A Floridian Satantango*.
Both Satantango and The Florida Project:
Explore how a group of adults affects a child.
Pay particular attention to specific locations that were carefully scouted beforehand.
Completely immerse the audience in a culturally defined locale.
Tell its characters’ experiences through a series of intertwining vignettes.
Have a collection of foolish adults that remarkably stay sympathetic through various bouts of poor decision making because of the screenplay’s dark sense of humor and orchestrated flashes of humanity.
Use carefully constructed, long camera movements often centered around a walking character that increases the audience’s involvement in the progressing action of the characters (see the long walking travel out of the village in Satantango and the walk with the pedophile in The Florida Project).

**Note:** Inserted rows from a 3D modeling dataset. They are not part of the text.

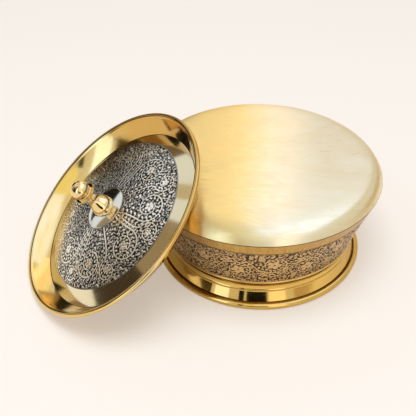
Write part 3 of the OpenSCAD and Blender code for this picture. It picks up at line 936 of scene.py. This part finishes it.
class PAAN_OT_wall(bpy.types.Operator):
    """Makes the tapering wall with its plain band, scribed line and engraved band"""
    bl_idname = "paan.wall"
    bl_label = "Wall"

    def execute(self, context):
        s, f = context.scene.paan_box, context.scene.paan_finish
        line = s.line_h
        low, high = s.collar_h, line - 0.25 * MM
        upper = np.linspace(s.seam_h, line + 0.3 * MM, 24)
        plain_face = np.stack([wall_face(s, upper), upper], axis=1)
        bed = np.linspace(high, low, 14)
        bed_face = np.stack([wall_face(s, bed) - s.skin, bed], axis=1)
        back = np.linspace(low, s.seam_h, 20)
        back_face = np.stack([wall_face(s, back) - s.sheet * 1.06, back], axis=1)
        groove = [[wall_face(s, line) - 0.22 * MM, line]]
        corners = np.vstack([plain_face, groove, [[bed_face[0, 0], high + 0.02 * MM]], bed_face, back_face])
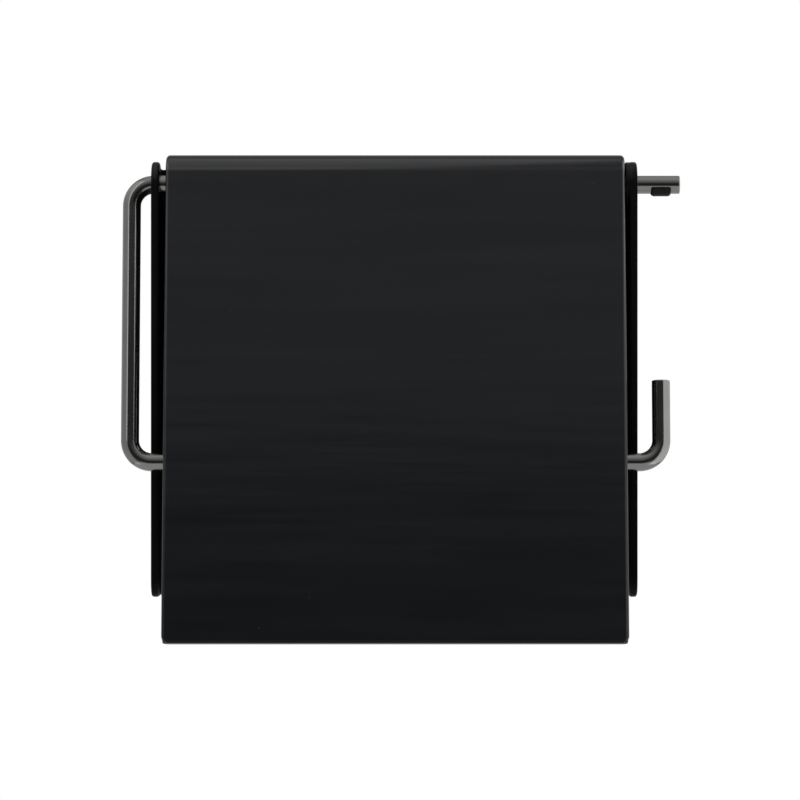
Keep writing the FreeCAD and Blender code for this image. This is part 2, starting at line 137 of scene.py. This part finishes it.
class Nodes:
    """A node tree that is built by naming each node's type, settings and inputs in one call."""

    def __init__(self, owner):
        owner.use_nodes = True
        self.tree = owner.node_tree
        self.tree.nodes.clear()

    def add(self, kind, inputs=None, **settings):
        node = self.tree.nodes.new(kind)
        for name, setting in settings.items():
            setattr(node, name, setting)
        for name, given in (inputs or {}).items():
            if isinstance(given, bpy.types.NodeSocket):
                self.tree.links.new(given, node.inputs[name])
            else:
                node.inputs[name].default_value = given
        return node

    def math(self, operation, first, second=None):
        inputs = {0: first} if second is None else {0: first, 1: second}
        return self.add("ShaderNodeMath", inputs, operation=operation).outputs[0]

    def spread(self, value, low, high, to_low, to_high, smooth=False):
        """A value between low and high, taken to lie between to_low and to_high."""
        inputs = {"Value": value, "From Min": low, "From Max": high, "To Min": to_low, "To Max": to_high}
        kind = "SMOOTHSTEP" if smooth else "LINEAR"
        return self.add("ShaderNodeMapRange", inputs, interpolation_type=kind).outputs["Result"]

    def curve(self, value, low, high, stops):
        """A value read off a line through (place, brightness) stops."""
        ramp = self.add("ShaderNodeValToRGB", {"Fac": self.spread(value, low, high, 0, 1)})
        elements = ramp.color_ramp.elements
        while len(elements) < len(stops):
            elements.new(0.5)
        for element, (place, level) in zip(elements, stops):
            element.position = (place - low) / (high - low)
            element.color = (level, level, level, 1)
        return ramp.outputs["Color"]

    def noise(self, coordinates, scale, detail=2.0, roughness=0.5, stretch=(1, 1, 1)):
        """Noise that repeats about scale times a metre, and less often along an axis with a small stretch."""
        mapped = self.add("ShaderNodeMapping", {"Vector": coordinates, "Scale": stretch})
        look = {"Scale": scale, "Detail": detail, "Roughness": roughness}
        return self.add("ShaderNodeTexNoise", {"Vector": mapped.outputs["Vector"], **look}).outputs["Fac"]

    def dots(self, coordinates, scale, core, rim):
        """Scattered round dots: 1 in the core, fading to 0 at the rim, both as parts of their spacing."""
        spots = self.add("ShaderNodeTexVoronoi", {"Vector": coordinates, "Scale": scale}).outputs["Distance"]
        return self.spread(spots, core, rim, 1, 0, smooth=True)

    def tint(self, factor, first, second):
        """A colour between two, each given as numbers or as another node's output."""
        mixed = self.add("ShaderNodeMix", data_type="RGBA")
        self.tree.links.new(factor, mixed.inputs["Factor"])
        for socket, colour in (("A", first), ("B", second)):
            slot = [given for given in mixed.inputs if given.name == socket and given.type == "RGBA"][0]
            if isinstance(colour, bpy.types.NodeSocket):
                self.tree.links.new(colour, slot)
            else:
                slot.default_value = (*colour, 1)
        return [made for made in mixed.outputs if made.type == "RGBA"][0]

    def bump(self, height, distance, normal=None):
        """A normal for relief that is distance deep, in metres, laid over another one if normal is given."""
        inputs = {"Height": height, "Distance": distance}
        if normal is not None:
            inputs["Normal"] = normal
        return self.add("ShaderNodeBump", inputs).outputs["Normal"]

    def surface(self, **inputs):
        """Ends the tree in one Principled shader; an underscore stands for a space in a socket's name."""
        named = {name.replace("_", " "): given for name, given in inputs.items()}
        shader = self.add("ShaderNodeBsdfPrincipled", named)
        self.add("ShaderNodeOutputMaterial", {"Surface": shader.outputs["BSDF"]})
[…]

Make the audience feel its length but never get “bored.”
Repeat the same music over and over and over again (Víg Mihály’s accordion-heavy bar song “Halics” in Satantango and the homogeneous trap music in The Florida Project).
Have a locational shift at the end that fulfills thematic rather than narrative promises.
So much rain.
I wish the film were longer (it needed to be four hours).
“Hey, I’m gonna... fix those machines by the end of the week.”
“Okay.”
Rating: 5/5
*A seven-hour Hungarian slow-cinema film directed by Béla Tarr; it is my favorite film of all time.